Our research suggests that central banks pursue interventions with the greatest rigor when the exchange rate for their currency deviates strongly from longterm trends, in particular if the actual exchange rate and the purchasing power value of a currency become vastly different. In the past, however, different central banks exhibited considerable differences in their intervention behavior.

For example, interventions by the Bundesbank were more or less symmetrical, meaning that it intervened both when the dollar was very strong and when the dollar was very weak. In contrast, Fed interventions were much more likely when the dollar was undervalued than when it was overvalued. This latter behavior hints strongly at America's interest in maintaining a strong currency despite the possible negative effects on US exports.

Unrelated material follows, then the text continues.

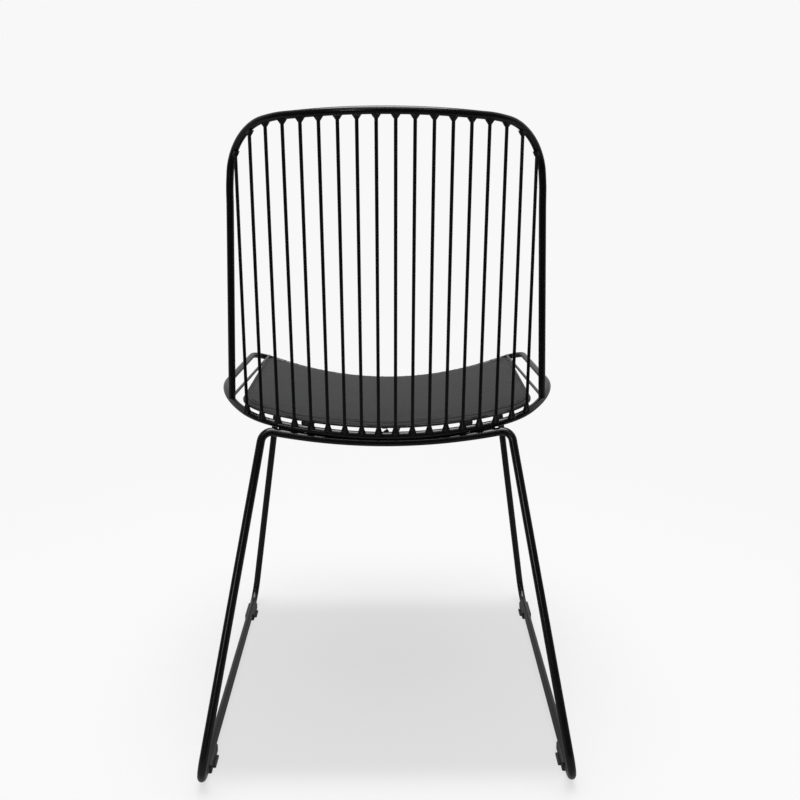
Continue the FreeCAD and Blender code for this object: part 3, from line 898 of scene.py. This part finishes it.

This asymmetry between the two central banks is best seen by comparing how their behavior when they intervened in the first half of the 1980s (Figure 1a). During this era, the dollar strongly appreciated against major currencies and by 1985 was overvalued by virtually every measure. Throughout this period, the Bundesbank sold dollars to curb the dollar's appreciation (Figure 1c) but the Fed did not intervene at all (Figure 1b).

Despite the advent of the European Central Bank, this asymmetry continues: while the ECB repeatedly tried to break the dollar's appreciation in 2000-2001 through consecutive interventions in the foreign exchange market, the Fed intervened only once. This confirmed America's interest in maintaining a strong dollar. So long as these interests diverge, we should expect little coordination of foreign exchange policy between the two central banks. This means that foreign exchange markets will lack clear signals and any intervention will have a low probability of being effective.